● EXERCISE TASK: Repeat exactly and only the lines from the line containing "Continue the build123d" through the line containing "a sunken seam.", both included.

● RECORD EXTRACTS:

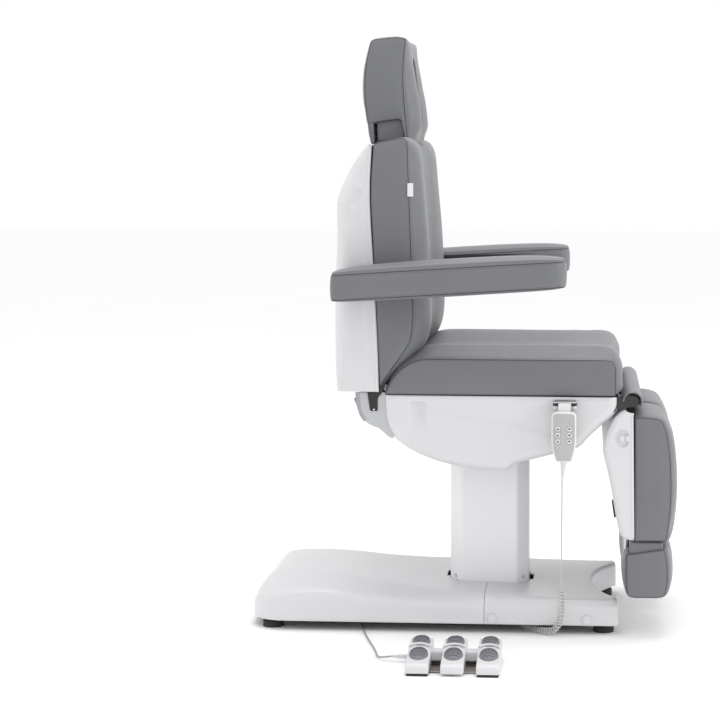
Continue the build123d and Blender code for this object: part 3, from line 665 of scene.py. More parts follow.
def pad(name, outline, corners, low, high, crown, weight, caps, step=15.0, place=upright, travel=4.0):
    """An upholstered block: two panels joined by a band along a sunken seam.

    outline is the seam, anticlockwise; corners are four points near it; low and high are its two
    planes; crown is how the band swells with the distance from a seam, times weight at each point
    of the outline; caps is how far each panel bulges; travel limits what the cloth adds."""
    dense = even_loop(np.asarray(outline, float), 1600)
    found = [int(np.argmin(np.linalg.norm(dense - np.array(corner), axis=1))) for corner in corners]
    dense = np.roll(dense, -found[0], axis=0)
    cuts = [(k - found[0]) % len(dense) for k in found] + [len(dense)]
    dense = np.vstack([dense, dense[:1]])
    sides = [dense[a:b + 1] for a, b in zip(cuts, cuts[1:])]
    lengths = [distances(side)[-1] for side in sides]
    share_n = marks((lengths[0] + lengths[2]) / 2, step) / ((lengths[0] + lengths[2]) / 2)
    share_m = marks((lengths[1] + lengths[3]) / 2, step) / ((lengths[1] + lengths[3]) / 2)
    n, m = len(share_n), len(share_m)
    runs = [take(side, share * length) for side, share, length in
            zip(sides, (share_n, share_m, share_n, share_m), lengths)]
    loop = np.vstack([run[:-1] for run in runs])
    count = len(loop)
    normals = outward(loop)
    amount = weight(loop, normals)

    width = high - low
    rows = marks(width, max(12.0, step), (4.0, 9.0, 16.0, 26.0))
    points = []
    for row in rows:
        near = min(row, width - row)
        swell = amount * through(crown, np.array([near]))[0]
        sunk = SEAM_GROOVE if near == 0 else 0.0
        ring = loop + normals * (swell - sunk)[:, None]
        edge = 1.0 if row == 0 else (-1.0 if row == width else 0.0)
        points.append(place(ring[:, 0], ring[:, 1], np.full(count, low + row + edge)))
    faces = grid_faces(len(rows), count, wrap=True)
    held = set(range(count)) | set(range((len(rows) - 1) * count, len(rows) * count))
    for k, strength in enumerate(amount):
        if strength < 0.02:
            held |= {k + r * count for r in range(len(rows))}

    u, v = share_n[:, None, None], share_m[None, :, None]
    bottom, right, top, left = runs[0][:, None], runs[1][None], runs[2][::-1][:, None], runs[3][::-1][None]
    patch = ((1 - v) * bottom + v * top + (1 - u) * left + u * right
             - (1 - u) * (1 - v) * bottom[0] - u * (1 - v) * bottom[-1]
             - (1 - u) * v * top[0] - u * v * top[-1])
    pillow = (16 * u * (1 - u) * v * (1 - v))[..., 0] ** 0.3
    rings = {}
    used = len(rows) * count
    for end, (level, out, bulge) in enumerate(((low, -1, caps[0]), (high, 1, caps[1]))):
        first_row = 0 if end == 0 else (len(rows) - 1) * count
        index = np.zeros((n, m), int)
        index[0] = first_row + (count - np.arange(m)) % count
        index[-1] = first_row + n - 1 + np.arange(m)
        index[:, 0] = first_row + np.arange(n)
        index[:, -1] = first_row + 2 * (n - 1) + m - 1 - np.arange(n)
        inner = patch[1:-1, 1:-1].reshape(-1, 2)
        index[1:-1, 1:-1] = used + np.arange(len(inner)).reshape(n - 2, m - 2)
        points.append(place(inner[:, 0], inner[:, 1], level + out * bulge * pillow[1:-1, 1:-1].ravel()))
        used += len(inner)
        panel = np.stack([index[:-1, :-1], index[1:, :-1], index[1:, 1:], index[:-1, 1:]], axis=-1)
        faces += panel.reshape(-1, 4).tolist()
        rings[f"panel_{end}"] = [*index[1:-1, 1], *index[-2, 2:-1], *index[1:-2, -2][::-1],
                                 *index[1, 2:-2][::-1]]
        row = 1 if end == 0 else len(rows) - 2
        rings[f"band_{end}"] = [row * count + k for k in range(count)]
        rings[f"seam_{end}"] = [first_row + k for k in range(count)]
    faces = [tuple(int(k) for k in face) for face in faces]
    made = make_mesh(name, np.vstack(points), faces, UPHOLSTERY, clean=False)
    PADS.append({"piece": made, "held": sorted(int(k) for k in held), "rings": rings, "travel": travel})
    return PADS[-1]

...

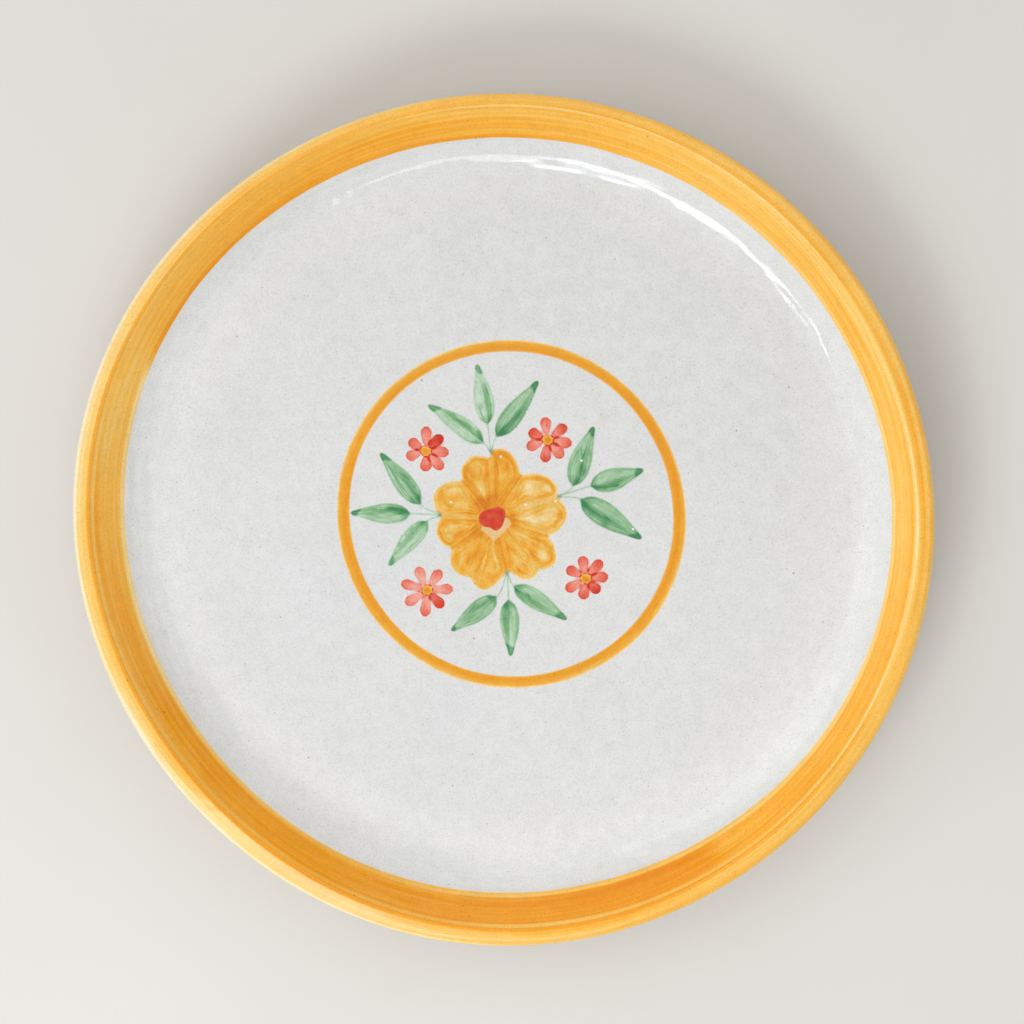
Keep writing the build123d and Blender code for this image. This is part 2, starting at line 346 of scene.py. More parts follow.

...

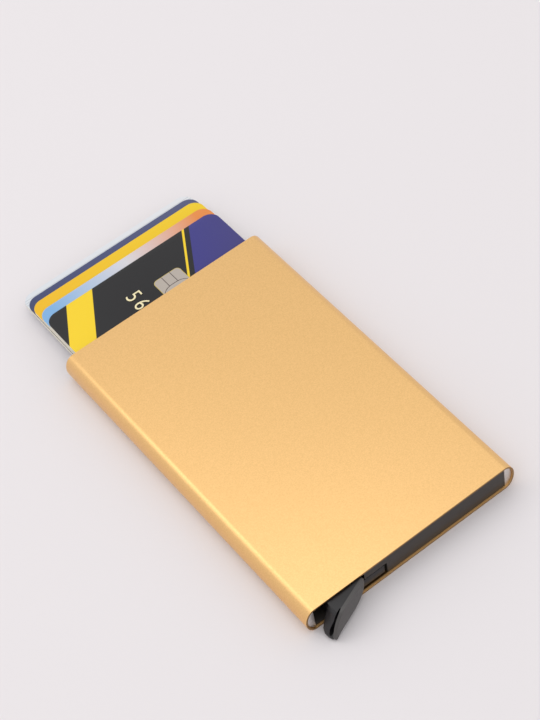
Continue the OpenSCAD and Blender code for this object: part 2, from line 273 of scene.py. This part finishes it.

● FINISHED EXERCISE:
Continue the build123d and Blender code for this object: part 3, from line 665 of scene.py. More parts follow.
def pad(name, outline, corners, low, high, crown, weight, caps, step=15.0, place=upright, travel=4.0):
    """An upholstered block: two panels joined by a band along a sunken seam.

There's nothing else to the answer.